# Start of The input
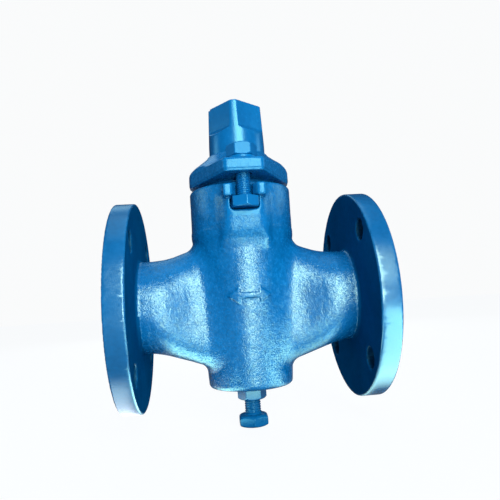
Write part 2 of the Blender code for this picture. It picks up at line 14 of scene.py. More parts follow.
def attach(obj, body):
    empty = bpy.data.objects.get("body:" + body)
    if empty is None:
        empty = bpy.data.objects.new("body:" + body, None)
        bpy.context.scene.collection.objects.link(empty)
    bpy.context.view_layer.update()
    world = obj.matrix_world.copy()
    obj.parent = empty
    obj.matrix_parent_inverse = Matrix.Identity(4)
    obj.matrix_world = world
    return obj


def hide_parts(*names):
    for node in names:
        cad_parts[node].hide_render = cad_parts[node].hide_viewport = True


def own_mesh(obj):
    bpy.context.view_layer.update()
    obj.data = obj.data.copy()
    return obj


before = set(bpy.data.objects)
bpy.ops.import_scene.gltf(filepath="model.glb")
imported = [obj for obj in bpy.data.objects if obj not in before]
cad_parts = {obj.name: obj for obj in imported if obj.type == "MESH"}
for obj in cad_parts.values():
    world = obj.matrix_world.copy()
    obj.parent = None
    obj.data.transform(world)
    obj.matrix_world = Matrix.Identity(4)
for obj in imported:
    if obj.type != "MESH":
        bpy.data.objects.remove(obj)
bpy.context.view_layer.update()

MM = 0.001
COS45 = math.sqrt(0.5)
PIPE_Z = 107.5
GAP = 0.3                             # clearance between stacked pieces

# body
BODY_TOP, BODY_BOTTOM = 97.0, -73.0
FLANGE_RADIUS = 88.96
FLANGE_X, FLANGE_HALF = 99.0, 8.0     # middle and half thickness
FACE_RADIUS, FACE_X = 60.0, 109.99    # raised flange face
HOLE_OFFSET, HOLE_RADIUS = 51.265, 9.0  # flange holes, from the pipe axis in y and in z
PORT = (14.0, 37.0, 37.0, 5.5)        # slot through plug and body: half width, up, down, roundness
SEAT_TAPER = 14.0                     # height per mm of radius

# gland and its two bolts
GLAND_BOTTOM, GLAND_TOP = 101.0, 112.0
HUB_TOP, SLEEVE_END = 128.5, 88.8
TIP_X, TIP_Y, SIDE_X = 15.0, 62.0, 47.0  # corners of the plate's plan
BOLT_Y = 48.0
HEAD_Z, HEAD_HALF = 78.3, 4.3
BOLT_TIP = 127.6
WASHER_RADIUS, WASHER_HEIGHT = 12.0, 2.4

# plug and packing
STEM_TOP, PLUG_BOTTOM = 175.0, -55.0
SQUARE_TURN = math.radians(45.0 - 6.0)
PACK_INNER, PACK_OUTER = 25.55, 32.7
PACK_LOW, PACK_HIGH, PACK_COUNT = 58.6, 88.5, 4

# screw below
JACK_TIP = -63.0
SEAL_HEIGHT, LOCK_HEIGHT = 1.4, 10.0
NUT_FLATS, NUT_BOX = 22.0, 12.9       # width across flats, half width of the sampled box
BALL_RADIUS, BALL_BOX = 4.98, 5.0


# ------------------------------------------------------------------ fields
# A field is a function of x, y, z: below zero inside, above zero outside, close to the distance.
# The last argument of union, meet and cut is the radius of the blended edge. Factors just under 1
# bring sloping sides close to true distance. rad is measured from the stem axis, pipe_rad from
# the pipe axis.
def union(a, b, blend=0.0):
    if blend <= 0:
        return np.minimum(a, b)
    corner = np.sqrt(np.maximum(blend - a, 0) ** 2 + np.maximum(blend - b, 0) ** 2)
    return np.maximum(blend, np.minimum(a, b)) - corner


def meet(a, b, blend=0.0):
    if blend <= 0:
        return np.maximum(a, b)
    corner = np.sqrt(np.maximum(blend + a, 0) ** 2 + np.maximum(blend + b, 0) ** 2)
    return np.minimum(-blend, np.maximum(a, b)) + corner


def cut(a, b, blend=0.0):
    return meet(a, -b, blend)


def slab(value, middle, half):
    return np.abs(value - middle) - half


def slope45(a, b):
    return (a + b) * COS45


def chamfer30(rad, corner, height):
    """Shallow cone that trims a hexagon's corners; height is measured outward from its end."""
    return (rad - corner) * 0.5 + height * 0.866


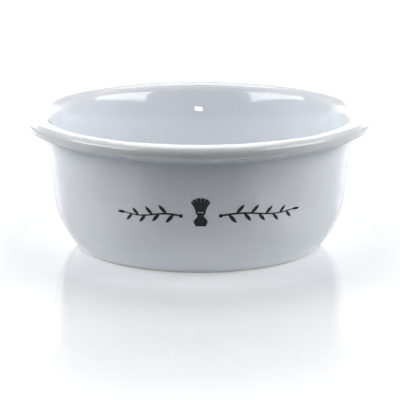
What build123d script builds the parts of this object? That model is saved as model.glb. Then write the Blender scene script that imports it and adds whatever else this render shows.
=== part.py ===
# End of The input
Given exercise
Restate each entry exactly, skipping none.

Response
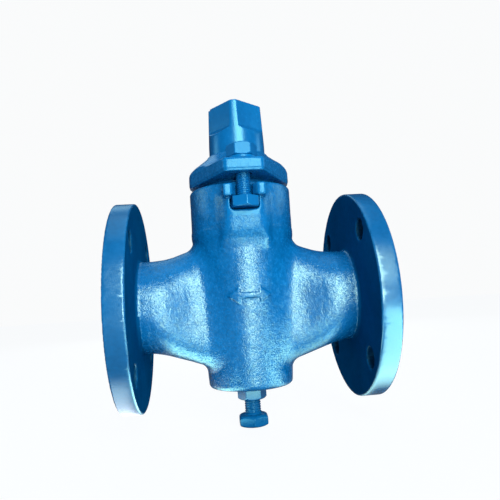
Write part 2 of the Blender code for this picture. It picks up at line 14 of scene.py. More parts follow.
def attach(obj, body):
    empty = bpy.data.objects.get("body:" + body)
    if empty is None:
        empty = bpy.data.objects.new("body:" + body, None)
        bpy.context.scene.collection.objects.link(empty)
    bpy.context.view_layer.update()
    world = obj.matrix_world.copy()
    obj.parent = empty
    obj.matrix_parent_inverse = Matrix.Identity(4)
    obj.matrix_world = world
    return obj


def hide_parts(*names):
    for node in names:
        cad_parts[node].hide_render = cad_parts[node].hide_viewport = True


def own_mesh(obj):
    bpy.context.view_layer.update()
    obj.data = obj.data.copy()
    return obj


before = set(bpy.data.objects)
bpy.ops.import_scene.gltf(filepath="model.glb")
imported = [obj for obj in bpy.data.objects if obj not in before]
cad_parts = {obj.name: obj for obj in imported if obj.type == "MESH"}
for obj in cad_parts.values():
    world = obj.matrix_world.copy()
    obj.parent = None
    obj.data.transform(world)
    obj.matrix_world = Matrix.Identity(4)
for obj in imported:
    if obj.type != "MESH":
        bpy.data.objects.remove(obj)
bpy.context.view_layer.update()

MM = 0.001
COS45 = math.sqrt(0.5)
PIPE_Z = 107.5
GAP = 0.3                             # clearance between stacked pieces

# body
BODY_TOP, BODY_BOTTOM = 97.0, -73.0
FLANGE_RADIUS = 88.96
FLANGE_X, FLANGE_HALF = 99.0, 8.0     # middle and half thickness
FACE_RADIUS, FACE_X = 60.0, 109.99    # raised flange face
HOLE_OFFSET, HOLE_RADIUS = 51.265, 9.0  # flange holes, from the pipe axis in y and in z
PORT = (14.0, 37.0, 37.0, 5.5)        # slot through plug and body: half width, up, down, roundness
SEAT_TAPER = 14.0                     # height per mm of radius

# gland and its two bolts
GLAND_BOTTOM, GLAND_TOP = 101.0, 112.0
HUB_TOP, SLEEVE_END = 128.5, 88.8
TIP_X, TIP_Y, SIDE_X = 15.0, 62.0, 47.0  # corners of the plate's plan
BOLT_Y = 48.0
HEAD_Z, HEAD_HALF = 78.3, 4.3
BOLT_TIP = 127.6
WASHER_RADIUS, WASHER_HEIGHT = 12.0, 2.4

# plug and packing
STEM_TOP, PLUG_BOTTOM = 175.0, -55.0
SQUARE_TURN = math.radians(45.0 - 6.0)
PACK_INNER, PACK_OUTER = 25.55, 32.7
PACK_LOW, PACK_HIGH, PACK_COUNT = 58.6, 88.5, 4

# screw below
JACK_TIP = -63.0
SEAL_HEIGHT, LOCK_HEIGHT = 1.4, 10.0
NUT_FLATS, NUT_BOX = 22.0, 12.9       # width across flats, half width of the sampled box
BALL_RADIUS, BALL_BOX = 4.98, 5.0


# ------------------------------------------------------------------ fields
# A field is a function of x, y, z: below zero inside, above zero outside, close to the distance.
# The last argument of union, meet and cut is the radius of the blended edge. Factors just under 1
# bring sloping sides close to true distance. rad is measured from the stem axis, pipe_rad from
# the pipe axis.
def union(a, b, blend=0.0):
    if blend <= 0:
        return np.minimum(a, b)
    corner = np.sqrt(np.maximum(blend - a, 0) ** 2 + np.maximum(blend - b, 0) ** 2)
    return np.maximum(blend, np.minimum(a, b)) - corner


def meet(a, b, blend=0.0):
    if blend <= 0:
        return np.maximum(a, b)
    corner = np.sqrt(np.maximum(blend + a, 0) ** 2 + np.maximum(blend + b, 0) ** 2)
    return np.minimum(-blend, np.maximum(a, b)) + corner


def cut(a, b, blend=0.0):
    return meet(a, -b, blend)


def slab(value, middle, half):
    return np.abs(value - middle) - half


def slope45(a, b):
    return (a + b) * COS45


def chamfer30(rad, corner, height):
    """Shallow cone that trims a hexagon's corners; height is measured outward from its end."""
    return (rad - corner) * 0.5 + height * 0.866


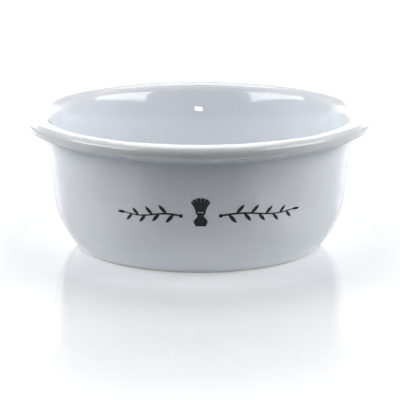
What build123d script builds the parts of this object? That model is saved as model.glb. Then write the Blender scene script that imports it and adds whatever else this render shows.
=== part.py ===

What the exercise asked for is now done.